Thilde in her home office [Provided by Thilde]
In different contexts, we’ve met Dr. Mathilde (Thilde) Weems. Thilde was educated at Brown and Stanford University, where she obtained degrees in Psychology and Medicine. After 15 years of working in the private and public sector in psychiatry, Thilde came away with a deep understanding of the needs and desires of others and ultimately decided that she was better suited to serve others with her long held creative gifts.
Following her artistic calling, in 2013 Thilde founded Belle Neptune, an independent apparel company. Exchanging patients for clients, Thilde deeply understands the issues that contribute to a woman’s self confidence and body image. (For more on Belle Neptune, see Moon Dress coming to Rochester from L.A. with love)
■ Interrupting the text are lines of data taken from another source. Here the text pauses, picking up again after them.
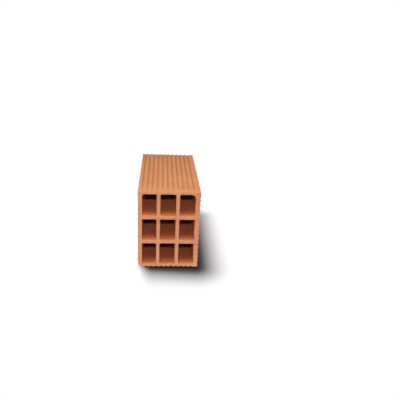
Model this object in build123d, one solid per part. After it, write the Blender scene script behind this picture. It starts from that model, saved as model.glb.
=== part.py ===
from build123d import *
import math
import os

# Hollow clay brick, extruded as one piece and cut to length, all sizes in millimetres.
# X is the width, Y runs along the cells and Z is up, with the origin under the middle of the base.

# Outer size
width = 140.0
length = 290.0
height = 190.0
corner_radius = 3.0
end_bevel = 0.8

# Walls and webs round the three columns and three rows of cells
left_wall = 9.5
right_wall = 11.2
upright_web = 8.1
left_cell_width = 32.4
base_wall = 10.2
top_wall = 7.6
level_web = 9.3
column_count = 3
row_count = 3
cell_radius = 3.0
left_shoulder_radius = 6.0
right_shoulder_radius = 9.5

# Ribs that run the whole length of the four outer faces, and the flat bands beside the corners
rib_pitch = 11.6
rib_depth = 2.2
groove_radius = 1.4
shoulder_reach = 4.0
side_flat = 0.8
top_flat = 9.0

# Room left round the brick by the block that bevels its ends
envelope_margin = 1.0

# Sizes that follow from the ones above
cells_total = width - left_wall - right_wall - (column_count - 1) * upright_web
wide_cell_width = (cells_total - left_cell_width) / (column_count - 1)
cell_height = (height - base_wall - top_wall - (row_count - 1) * level_web) / row_count
rib_reach = rib_pitch / 2


def groove_places(side_length, first_flat):
    """Distances along a side to its groove centres, as many as the side has room for"""
    first_place = corner_radius + first_flat + shoulder_reach
    last_possible = side_length - corner_radius - side_flat - shoulder_reach
    count = int((last_possible - first_place) / rib_pitch) + 1
    return [first_place + index * rib_pitch for index in range(count)]


def flank_point(place, reach, direction):
    """Where a groove's hollow arc runs over into the rounded clay before (-1) or after (1) it"""
    slope = 2 * math.atan(rib_depth / reach)
    return (
        place + direction * groove_radius * math.sin(slope),
        rib_depth - groove_radius * (1 - math.cos(slope)),
    )


def ribbed_side(side_length, places):
    """One side of the section, drawn along X from corner to corner with the clay above it"""
    first_shoulder = (places[0] - shoulder_reach, 0)
    last_shoulder = (places[-1] + shoulder_reach, 0)
    edges = [
        Line((corner_radius, 0), first_shoulder),
        TangentArc(first_shoulder, flank_point(places[0], shoulder_reach, -1), tangent=(1, 0)),
    ]
    for index, place in enumerate(places):
        is_last = index == len(places) - 1
        hollow_start = flank_point(place, shoulder_reach if index == 0 else rib_reach, -1)
        hollow_end = flank_point(place, shoulder_reach if is_last else rib_reach, 1)
        edges.append(ThreePointArc(hollow_start, (place, rib_depth), hollow_end))
        if not is_last:
            crest = (place + rib_reach, 0)
            edges.append(ThreePointArc(hollow_end, crest, flank_point(place + rib_pitch, rib_reach, -1)))
    edges += [
        TangentArc(last_shoulder, hollow_end, tangent=(-1, 0)),
        Line(last_shoulder, (side_length - corner_radius, 0)),
    ]
    return edges


def corner_arc(side_length):
    """The rounding that joins the end of a side to the start of the next one"""
    return TangentArc((side_length - corner_radius, 0), (side_length, corner_radius), tangent=(1, 0))


def outline():
    """The ribbed section without its cells, walked anticlockwise from the left end of the base"""
    base_grooves = groove_places(width, side_flat)
    left_grooves = groove_places(height, top_flat)
    top_grooves = [width - place for place in reversed(base_grooves)]
    right_grooves = [height - place for place in reversed(left_grooves)]
    sides = [
        (Location((-width / 2, 0, 0), (0, 0, 0)), width, base_grooves),
        (Location((width / 2, 0, 0), (0, 0, 90)), height, right_grooves),
        (Location((width / 2, height, 0), (0, 0, 180)), width, top_grooves),
        (Location((-width / 2, height, 0), (0, 0, 270)), height, left_grooves),
    ]
    edges = []
    for start, side_length, places in sides:
        for edge in ribbed_side(side_length, places) + [corner_arc(side_length)]:
            edges.append(start * edge)
    return make_face(edges)


def cell(left, bottom, cell_width, upper_left_radius, upper_right_radius):
    """One cell of the section, with rounded corners"""
    corners = [
        (left, bottom),
        (left + cell_width, bottom),
        (left + cell_width, bottom + cell_height),
        (left, bottom + cell_height),
    ]
    radii = [cell_radius, cell_radius, upper_right_radius, upper_left_radius]
    return make_face(FilletPolyline(corners, radius=radii, close=True).edges())


def cells():
    """All the cells, column by column, with the top row's two outer corners rounder than the rest"""
    shapes = []
    left = left_wall - width / 2
    for column in range(column_count):
        cell_width = left_cell_width if column == 0 else wide_cell_width
        for row in range(row_count):
            bottom = base_wall + row * (cell_height + level_web)
            is_top = row == row_count - 1
            upper_left = left_shoulder_radius if is_top and column == 0 else cell_radius
            upper_right = right_shoulder_radius if is_top and column == column_count - 1 else cell_radius
            shapes.append(cell(left, bottom, cell_width, upper_left, upper_right))
        left += cell_width + upright_web
    return shapes


def bevelled_envelope():
    """A block round the brick whose end bevels cut the ribs' ends and the corners back"""
    frame = Pos(0, height / 2) * RectangleRounded(
        width + 2 * envelope_margin, height + 2 * envelope_margin, corner_radius + envelope_margin
    )
    block = extrude(Plane.XZ * frame, amount=length / 2 + envelope_margin, both=True)
    return chamfer(block.faces().filter_by(Axis.Y).edges(), length=end_bevel + 2 * envelope_margin)


def brick():
    """The section drawn out along Y, with a small bevel at each cell's mouths and round both ends"""
    section = outline() - cells()
    body = extrude(Plane.XZ * section, amount=length / 2, both=True)
    mouths = []
    for end in body.faces().filter_by(Axis.Y):
        for opening in end.inner_wires():
            mouths += opening.edges()
    return chamfer(mouths, length=end_bevel) & bevelled_envelope()


os.makedirs("parts", exist_ok=True)
export_step(brick(), "parts/hollow_brick.step")
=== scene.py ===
"""Looks of the hollow clay brick: its ribbed, slightly worn body, its fired clay, and the studio round it"""
import math
import bpy
import numpy as np
from mathutils import Matrix, Vector, geometry, noise


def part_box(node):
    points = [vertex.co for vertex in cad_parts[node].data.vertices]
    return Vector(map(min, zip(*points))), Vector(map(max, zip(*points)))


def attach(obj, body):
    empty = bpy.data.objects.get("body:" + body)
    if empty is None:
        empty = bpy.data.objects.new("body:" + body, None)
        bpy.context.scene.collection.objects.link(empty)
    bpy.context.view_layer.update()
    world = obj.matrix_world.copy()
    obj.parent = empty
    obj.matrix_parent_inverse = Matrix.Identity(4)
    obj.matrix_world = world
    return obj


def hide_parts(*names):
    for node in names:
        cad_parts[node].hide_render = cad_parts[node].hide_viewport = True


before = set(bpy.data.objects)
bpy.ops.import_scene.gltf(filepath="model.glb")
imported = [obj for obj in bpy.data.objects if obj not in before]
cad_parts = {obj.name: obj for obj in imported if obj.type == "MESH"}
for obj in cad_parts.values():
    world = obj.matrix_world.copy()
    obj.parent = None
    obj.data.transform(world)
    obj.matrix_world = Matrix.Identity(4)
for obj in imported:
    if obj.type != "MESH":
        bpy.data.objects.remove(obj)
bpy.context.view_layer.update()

# Lengths are in metres, and MM turns a size in millimetres into one
MM = 0.001

# Overall size, from the frame
NODE = "hollow_brick"
lowest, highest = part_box(NODE)
width, length, height = highest - lowest
front = lowest.y

# The two cut ends
FRONT_END = 1
BACK_END = -1

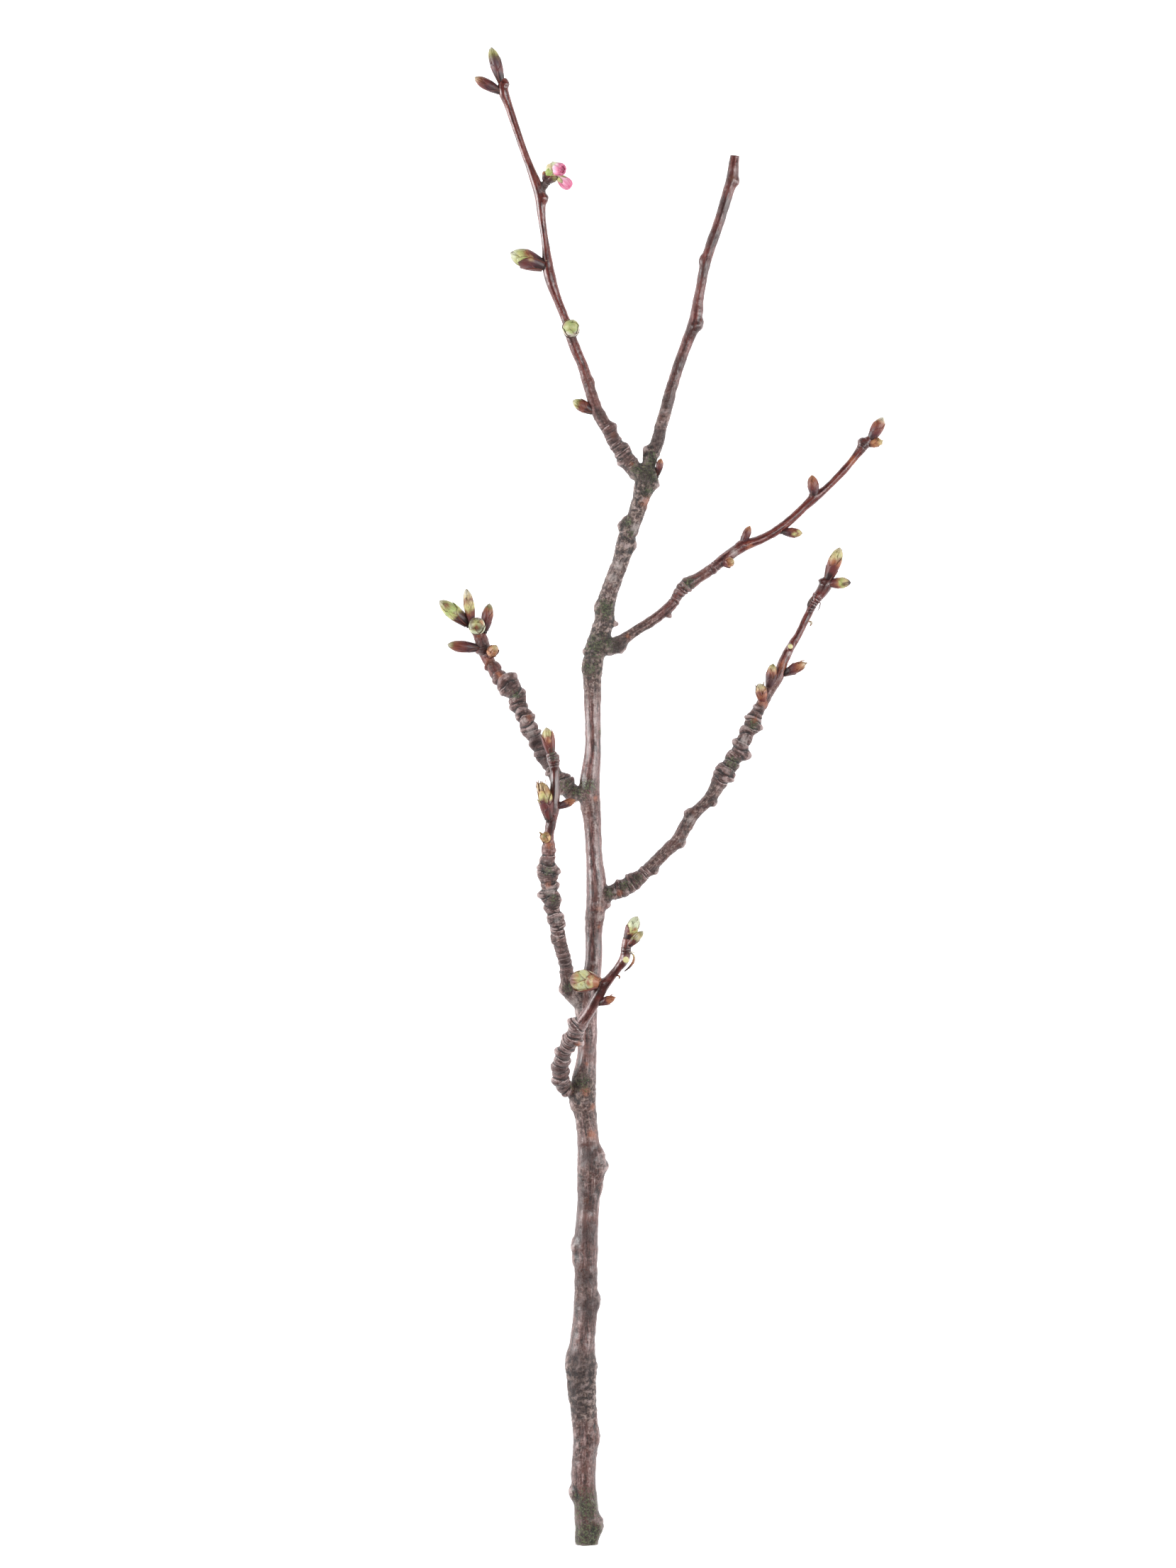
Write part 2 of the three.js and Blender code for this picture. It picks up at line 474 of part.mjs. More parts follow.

One element missing from Talker is the time honored American magazine feature: the advice column. To our indebtedness, Thilde (aka Miss T) is filling the psychic void. Miss T (aka Misty) can answer questions simple — how to overcome deep seated neurotic relationship-thinking — and complex, like what to wear on a getaway weekend to Turning Stones. Misty — paradoxically — will clear our clouded mental states.
Please send questions to [email protected] Teal Thilde writes; “Don’t be shy, send in your quandary and/or suggestions for movie and book reviews related to psychology. Kindly refrain from political stuff.”
Drawn at random from dozens of initial responses is Miss T’s first question.
Dear Miss T,
My problem is unrequited love. I publish a community magazine. I am losing money in the venture. I have to beg writers for submissions. While we have a loyal readership, friends and family members barely read the articles, only under duress. My self-image is suffering. How do I get out before my heart is broken to bits?
CONSIDER OFFERING YOUR OWN DIAGNOSIS IN THE COMMENT SECTION AT END
We all suffer for our art and our passion. I for one work harder than anyone I know and make zero money. Oftentimes, we wonder why it even matters or does anyone care or see us. Rather than “get out”, it’s time to double down. Perhaps you should appeal more to the narcissism of your contributors. Find out what their passion is and ask them to write about it. Provide a framework, an organizing question and limit the time spent on it. Encourage them to share about topics big and small that offer wonder and the impetus to keep going in their own lives.